Copy each line of the records that contains the word "joints".

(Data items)
Begin
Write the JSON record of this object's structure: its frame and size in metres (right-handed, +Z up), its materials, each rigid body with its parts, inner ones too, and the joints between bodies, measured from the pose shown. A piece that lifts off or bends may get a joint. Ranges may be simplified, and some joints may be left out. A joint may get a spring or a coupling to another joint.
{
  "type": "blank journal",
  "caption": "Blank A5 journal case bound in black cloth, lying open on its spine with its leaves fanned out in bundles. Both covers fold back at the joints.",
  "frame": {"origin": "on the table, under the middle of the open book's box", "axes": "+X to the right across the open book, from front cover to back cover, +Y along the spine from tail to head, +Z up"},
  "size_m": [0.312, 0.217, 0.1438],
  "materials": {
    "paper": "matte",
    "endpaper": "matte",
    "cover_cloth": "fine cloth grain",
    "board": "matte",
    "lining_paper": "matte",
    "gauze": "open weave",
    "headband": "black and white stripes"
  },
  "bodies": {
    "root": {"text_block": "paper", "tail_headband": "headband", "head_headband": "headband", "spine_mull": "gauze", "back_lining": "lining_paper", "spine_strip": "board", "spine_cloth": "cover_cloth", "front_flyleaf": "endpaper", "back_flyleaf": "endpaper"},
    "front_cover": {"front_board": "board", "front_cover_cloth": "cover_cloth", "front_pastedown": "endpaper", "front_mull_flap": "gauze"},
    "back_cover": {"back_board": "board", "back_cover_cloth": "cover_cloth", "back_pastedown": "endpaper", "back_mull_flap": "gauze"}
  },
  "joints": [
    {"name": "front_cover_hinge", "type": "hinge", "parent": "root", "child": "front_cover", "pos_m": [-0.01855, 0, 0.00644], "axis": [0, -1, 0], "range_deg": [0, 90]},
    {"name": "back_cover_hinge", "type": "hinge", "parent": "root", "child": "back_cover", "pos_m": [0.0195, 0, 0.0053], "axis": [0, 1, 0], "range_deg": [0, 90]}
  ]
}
End
Begin
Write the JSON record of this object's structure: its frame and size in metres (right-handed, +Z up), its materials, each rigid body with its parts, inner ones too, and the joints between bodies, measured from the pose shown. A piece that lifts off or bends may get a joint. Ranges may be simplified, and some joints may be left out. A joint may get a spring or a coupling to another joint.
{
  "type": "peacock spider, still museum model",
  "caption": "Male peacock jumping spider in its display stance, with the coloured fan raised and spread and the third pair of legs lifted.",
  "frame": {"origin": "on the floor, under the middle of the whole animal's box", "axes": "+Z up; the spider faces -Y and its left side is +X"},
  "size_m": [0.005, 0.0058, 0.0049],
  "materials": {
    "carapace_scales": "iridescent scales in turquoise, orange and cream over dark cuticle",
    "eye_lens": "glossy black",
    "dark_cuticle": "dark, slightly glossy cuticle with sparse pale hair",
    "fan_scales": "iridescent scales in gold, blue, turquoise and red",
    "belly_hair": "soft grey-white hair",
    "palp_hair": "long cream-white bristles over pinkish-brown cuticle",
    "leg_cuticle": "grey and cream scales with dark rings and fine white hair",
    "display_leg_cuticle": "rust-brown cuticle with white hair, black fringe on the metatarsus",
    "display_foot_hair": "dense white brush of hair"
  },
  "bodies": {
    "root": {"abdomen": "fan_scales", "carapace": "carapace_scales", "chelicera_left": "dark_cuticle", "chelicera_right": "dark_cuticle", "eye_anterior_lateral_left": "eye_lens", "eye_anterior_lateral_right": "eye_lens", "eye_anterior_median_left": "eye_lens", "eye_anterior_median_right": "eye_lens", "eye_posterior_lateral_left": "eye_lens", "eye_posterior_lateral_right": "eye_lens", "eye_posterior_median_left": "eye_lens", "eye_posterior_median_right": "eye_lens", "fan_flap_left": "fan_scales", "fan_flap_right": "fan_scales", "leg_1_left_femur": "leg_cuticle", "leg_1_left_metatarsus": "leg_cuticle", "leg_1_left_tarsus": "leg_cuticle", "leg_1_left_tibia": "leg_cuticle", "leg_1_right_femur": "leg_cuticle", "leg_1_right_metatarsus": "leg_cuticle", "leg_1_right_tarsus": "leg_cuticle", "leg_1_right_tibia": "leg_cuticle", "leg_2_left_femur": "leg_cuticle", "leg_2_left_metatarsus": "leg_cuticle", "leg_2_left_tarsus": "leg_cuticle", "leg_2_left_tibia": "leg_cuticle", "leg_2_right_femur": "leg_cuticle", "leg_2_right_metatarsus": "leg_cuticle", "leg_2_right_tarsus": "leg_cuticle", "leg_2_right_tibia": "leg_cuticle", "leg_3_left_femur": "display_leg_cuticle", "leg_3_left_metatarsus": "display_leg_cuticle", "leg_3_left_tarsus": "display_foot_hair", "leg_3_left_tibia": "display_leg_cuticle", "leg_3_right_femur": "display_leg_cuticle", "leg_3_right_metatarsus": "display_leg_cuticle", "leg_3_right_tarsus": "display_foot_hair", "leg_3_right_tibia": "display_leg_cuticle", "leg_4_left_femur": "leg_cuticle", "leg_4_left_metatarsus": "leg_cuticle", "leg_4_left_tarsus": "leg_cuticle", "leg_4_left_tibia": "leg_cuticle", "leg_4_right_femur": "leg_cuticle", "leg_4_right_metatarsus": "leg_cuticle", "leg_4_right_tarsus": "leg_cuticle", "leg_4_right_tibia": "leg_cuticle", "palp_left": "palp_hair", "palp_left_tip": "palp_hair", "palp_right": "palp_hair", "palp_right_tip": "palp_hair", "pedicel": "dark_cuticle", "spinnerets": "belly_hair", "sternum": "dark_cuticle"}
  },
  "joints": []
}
End
→ FINAL RESULT
Write the JSON record of this object's structure: its frame and size in metres (right-handed, +Z up), its materials, each rigid body with its parts, inner ones too, and the joints between bodies, measured from the pose shown. A piece that lifts off or bends may get a joint. Ranges may be simplified, and some joints may be left out. A joint may get a spring or a coupling to another joint.
  "caption": "Blank A5 journal case bound in black cloth, lying open on its spine with its leaves fanned out in bundles. Both covers fold back at the joints.",
  "joints": [
Write the JSON record of this object's structure: its frame and size in metres (right-handed, +Z up), its materials, each rigid body with its parts, inner ones too, and the joints between bodies, measured from the pose shown. A piece that lifts off or bends may get a joint. Ranges may be simplified, and some joints may be left out. A joint may get a spring or a coupling to another joint.
  "joints": []